Recognizing the significance of Mssrs. Brandt’s and Henninger’s victory for their client, Texas Lawyer recently published an article describing Brandt’s ability to obtain a victory in this highly emotional case. The publication pointed out how Brandt focused on the facts and the evidence, which proved that the teachers and administrators at LISD were good people whose hearts were in the right place. It also noted that, over time, Brandt “has developed a reputation for being at his best when the allegations against his clients are the worst.”

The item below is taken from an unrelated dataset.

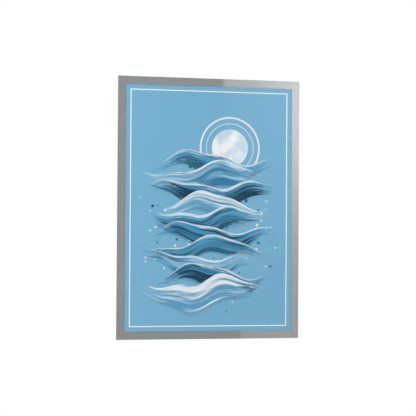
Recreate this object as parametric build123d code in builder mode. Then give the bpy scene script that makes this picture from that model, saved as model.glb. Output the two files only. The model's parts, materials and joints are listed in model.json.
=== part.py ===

Charla Aldous, a Dallas attorney whose firm frequently takes on high-profile plaintiff’s cases, represented the plaintiff. In the suit, the plaintiff’s attorneys claimed that LISD administrators failed to follow the requirements of Title IX, failed to properly investigate the girl’s allegations of sexual assault and bullying, and failed to protect the girl.  Plaintiff’s attorney argued that the school district retaliated against the girl by, among other things, delaying the start of the school’s investigation into the alleged assault, bullying, and harassment.  Brandt and Henninger argued that the school district delayed its investigation because the police asked them to so.

“There was no intent to retaliate,” said Brandt. The jury agreed with the school district in finding no retaliatory intent on the part of its administrators.

“Our hearts go out to the plaintiff,” Brandt said. “The Lewisville Independent School District administration acted with compassion toward the girl.  We are pleased that the jury recognized the school district’s many efforts to assist the girl and her family during this difficult time.”

Brandt’s longstanding familiarity with Title IX was key to successfully defending the school district. His practice at FHMBK includes representation of cities, counties, school districts, public officials and private sector clients in the areas of civil rights and employment law. His experience encompasses significant cases at every level of the state and federal courts, including numerous cases before the appellate courts, the Texas Supreme Court, the United States Court of Appeals for the Fifth Circuit, and the United States Supreme Court.